Stated problem:
Filter the lines below, copying only those with the string "bending".

## Start Excerpted records

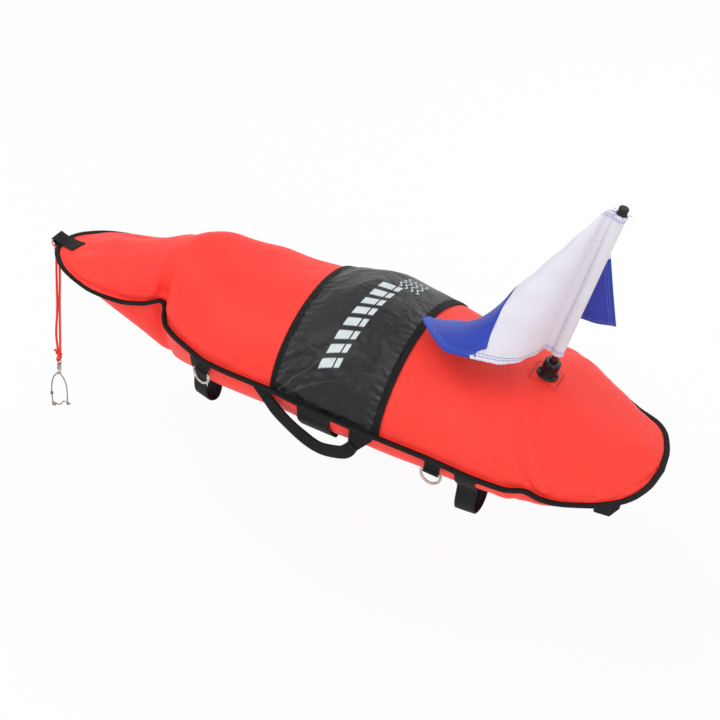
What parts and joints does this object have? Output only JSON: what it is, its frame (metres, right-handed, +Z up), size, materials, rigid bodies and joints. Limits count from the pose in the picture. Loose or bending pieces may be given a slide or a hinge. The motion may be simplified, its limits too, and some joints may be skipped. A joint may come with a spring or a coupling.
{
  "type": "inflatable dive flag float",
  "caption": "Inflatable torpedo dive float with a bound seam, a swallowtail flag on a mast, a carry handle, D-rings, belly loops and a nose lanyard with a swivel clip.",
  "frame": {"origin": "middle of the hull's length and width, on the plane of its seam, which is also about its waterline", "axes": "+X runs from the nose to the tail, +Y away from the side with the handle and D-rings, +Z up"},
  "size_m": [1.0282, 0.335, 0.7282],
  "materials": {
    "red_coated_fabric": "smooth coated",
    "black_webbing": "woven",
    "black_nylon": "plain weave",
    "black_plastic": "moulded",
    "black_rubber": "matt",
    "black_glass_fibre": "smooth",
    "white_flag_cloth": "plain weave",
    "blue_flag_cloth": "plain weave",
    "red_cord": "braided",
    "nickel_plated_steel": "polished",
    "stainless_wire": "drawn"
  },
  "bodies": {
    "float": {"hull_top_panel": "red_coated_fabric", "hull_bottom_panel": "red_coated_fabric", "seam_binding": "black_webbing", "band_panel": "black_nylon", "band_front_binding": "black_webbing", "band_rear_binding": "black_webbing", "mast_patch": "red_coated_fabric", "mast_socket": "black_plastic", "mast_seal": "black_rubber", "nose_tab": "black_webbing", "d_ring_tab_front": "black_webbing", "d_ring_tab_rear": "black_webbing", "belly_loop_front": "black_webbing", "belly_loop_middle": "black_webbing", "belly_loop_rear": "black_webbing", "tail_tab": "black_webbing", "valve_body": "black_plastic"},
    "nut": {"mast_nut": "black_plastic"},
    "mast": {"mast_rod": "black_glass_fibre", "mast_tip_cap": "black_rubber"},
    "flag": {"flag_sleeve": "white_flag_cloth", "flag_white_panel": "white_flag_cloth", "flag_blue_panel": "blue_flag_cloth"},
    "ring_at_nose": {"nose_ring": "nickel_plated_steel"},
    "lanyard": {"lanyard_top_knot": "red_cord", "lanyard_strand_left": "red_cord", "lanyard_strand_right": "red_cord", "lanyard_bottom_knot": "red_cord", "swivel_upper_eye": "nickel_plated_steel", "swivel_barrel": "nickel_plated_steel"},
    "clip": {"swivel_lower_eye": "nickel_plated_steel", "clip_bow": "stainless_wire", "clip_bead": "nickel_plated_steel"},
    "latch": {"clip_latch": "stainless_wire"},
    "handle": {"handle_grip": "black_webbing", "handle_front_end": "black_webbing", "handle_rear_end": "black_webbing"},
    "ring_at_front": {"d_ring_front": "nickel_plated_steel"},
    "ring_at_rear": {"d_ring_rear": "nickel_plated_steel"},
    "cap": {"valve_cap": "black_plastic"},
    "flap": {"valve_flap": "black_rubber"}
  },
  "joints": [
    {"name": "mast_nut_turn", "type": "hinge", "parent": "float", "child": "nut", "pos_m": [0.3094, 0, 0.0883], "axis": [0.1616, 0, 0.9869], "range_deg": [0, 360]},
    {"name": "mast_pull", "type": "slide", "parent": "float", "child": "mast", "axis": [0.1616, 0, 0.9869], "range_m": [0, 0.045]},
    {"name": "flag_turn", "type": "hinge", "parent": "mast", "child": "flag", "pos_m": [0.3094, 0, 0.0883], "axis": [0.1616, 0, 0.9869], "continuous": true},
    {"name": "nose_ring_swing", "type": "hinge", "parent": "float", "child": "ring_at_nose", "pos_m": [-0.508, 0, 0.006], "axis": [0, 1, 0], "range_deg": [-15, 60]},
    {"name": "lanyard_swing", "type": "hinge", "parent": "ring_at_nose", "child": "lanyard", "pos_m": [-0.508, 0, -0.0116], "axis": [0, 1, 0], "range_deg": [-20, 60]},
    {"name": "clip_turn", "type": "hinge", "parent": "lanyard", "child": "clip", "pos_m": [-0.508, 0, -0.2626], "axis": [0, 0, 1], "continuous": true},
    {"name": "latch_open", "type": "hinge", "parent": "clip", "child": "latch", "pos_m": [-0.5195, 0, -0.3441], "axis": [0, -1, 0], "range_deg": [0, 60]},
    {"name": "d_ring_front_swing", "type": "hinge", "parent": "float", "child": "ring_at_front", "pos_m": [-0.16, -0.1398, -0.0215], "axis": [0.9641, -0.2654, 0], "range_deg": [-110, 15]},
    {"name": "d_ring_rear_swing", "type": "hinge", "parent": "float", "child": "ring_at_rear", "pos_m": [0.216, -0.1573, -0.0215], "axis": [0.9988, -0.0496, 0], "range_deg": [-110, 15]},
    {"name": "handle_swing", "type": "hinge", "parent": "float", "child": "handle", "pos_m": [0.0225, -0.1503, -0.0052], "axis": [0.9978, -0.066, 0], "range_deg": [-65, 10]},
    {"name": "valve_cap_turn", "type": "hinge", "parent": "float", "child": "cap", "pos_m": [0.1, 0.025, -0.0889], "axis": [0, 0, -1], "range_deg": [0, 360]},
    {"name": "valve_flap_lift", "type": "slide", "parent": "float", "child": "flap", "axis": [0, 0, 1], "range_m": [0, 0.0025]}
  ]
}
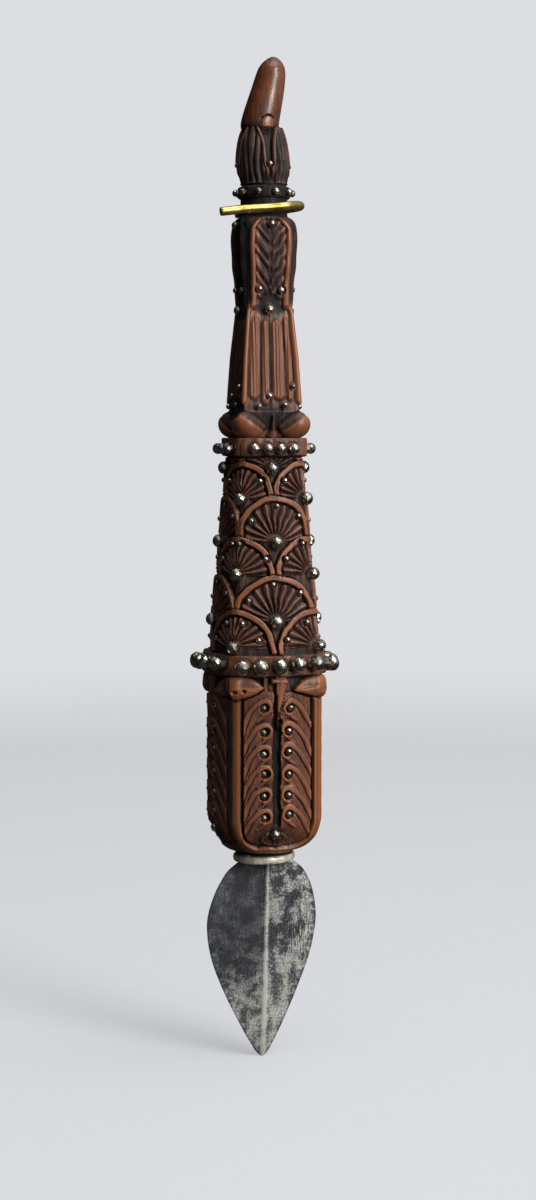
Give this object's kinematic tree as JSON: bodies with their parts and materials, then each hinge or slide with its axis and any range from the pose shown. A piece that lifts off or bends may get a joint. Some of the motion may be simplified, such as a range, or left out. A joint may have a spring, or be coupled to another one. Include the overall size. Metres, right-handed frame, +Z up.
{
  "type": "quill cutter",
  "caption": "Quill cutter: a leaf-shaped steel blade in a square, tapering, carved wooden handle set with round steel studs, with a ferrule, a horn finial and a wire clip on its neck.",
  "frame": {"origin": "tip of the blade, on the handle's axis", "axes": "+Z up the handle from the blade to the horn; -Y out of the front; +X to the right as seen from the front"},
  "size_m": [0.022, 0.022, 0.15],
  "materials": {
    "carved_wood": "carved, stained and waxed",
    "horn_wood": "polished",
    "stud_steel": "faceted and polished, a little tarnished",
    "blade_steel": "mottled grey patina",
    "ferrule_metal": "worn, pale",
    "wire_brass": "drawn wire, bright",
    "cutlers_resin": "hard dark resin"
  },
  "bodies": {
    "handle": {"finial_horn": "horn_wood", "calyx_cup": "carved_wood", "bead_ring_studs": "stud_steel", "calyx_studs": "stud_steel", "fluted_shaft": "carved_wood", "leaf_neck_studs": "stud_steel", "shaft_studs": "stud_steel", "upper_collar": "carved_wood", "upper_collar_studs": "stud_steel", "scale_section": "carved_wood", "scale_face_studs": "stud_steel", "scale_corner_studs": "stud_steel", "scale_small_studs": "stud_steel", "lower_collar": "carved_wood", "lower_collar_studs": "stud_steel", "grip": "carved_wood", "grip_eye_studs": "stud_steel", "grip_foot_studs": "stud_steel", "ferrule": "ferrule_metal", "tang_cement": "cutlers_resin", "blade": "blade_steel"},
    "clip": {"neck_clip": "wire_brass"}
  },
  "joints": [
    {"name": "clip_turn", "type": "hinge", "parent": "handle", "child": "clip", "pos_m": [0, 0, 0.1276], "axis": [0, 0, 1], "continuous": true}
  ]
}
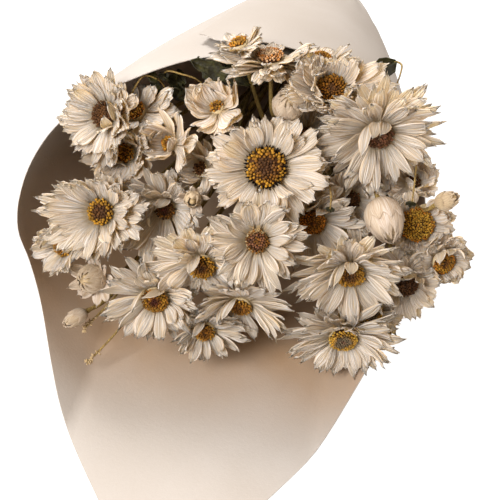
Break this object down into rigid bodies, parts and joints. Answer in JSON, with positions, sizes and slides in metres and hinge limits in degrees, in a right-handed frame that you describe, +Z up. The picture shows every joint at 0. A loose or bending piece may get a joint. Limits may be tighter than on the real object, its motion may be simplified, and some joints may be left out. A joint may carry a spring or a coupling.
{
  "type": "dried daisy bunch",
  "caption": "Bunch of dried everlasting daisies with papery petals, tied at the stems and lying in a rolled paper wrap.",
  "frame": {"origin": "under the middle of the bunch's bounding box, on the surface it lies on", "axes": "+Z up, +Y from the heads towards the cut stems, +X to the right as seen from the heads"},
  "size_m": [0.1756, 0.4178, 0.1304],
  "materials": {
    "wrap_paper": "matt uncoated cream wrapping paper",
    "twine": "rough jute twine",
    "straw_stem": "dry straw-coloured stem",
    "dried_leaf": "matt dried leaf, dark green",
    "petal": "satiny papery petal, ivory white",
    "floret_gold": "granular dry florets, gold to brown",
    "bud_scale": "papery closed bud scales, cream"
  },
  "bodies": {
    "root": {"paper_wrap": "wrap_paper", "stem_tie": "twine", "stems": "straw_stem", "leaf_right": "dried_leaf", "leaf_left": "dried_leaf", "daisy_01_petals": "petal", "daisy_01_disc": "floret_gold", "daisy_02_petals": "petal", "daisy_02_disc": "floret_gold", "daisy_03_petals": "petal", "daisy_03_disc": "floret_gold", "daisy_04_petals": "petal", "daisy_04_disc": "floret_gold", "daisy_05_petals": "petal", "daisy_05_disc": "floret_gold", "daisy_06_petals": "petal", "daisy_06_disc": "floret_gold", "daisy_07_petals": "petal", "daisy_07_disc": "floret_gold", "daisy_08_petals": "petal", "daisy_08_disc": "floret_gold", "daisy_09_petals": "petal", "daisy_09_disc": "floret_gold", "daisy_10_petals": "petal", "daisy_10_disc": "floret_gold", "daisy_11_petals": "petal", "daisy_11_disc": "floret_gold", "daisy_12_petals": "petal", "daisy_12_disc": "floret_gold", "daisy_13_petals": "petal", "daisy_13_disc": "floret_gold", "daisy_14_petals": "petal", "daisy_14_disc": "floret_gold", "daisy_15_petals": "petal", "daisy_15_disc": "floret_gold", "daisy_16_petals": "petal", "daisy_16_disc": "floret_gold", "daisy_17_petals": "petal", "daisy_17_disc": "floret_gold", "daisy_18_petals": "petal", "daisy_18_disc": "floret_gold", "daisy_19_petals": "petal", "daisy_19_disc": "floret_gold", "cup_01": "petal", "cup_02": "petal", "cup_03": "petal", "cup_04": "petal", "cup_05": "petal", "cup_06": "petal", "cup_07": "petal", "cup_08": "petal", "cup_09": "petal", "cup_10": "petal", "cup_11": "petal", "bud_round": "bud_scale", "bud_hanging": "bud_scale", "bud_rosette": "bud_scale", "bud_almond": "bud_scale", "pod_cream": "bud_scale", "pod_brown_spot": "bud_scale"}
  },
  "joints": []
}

## End Excerpted records

Result:
What parts and joints does this object have? Output only JSON: what it is, its frame (metres, right-handed, +Z up), size, materials, rigid bodies and joints. Limits count from the pose in the picture. Loose or bending pieces may be given a slide or a hinge. The motion may be simplified, its limits too, and some joints may be skipped. A joint may come with a spring or a coupling.
Break this object down into rigid bodies, parts and joints. Answer in JSON, with positions, sizes and slides in metres and hinge limits in degrees, in a right-handed frame that you describe, +Z up. The picture shows every joint at 0. A loose or bending piece may get a joint. Limits may be tighter than on the real object, its motion may be simplified, and some joints may be left out. A joint may carry a spring or a coupling.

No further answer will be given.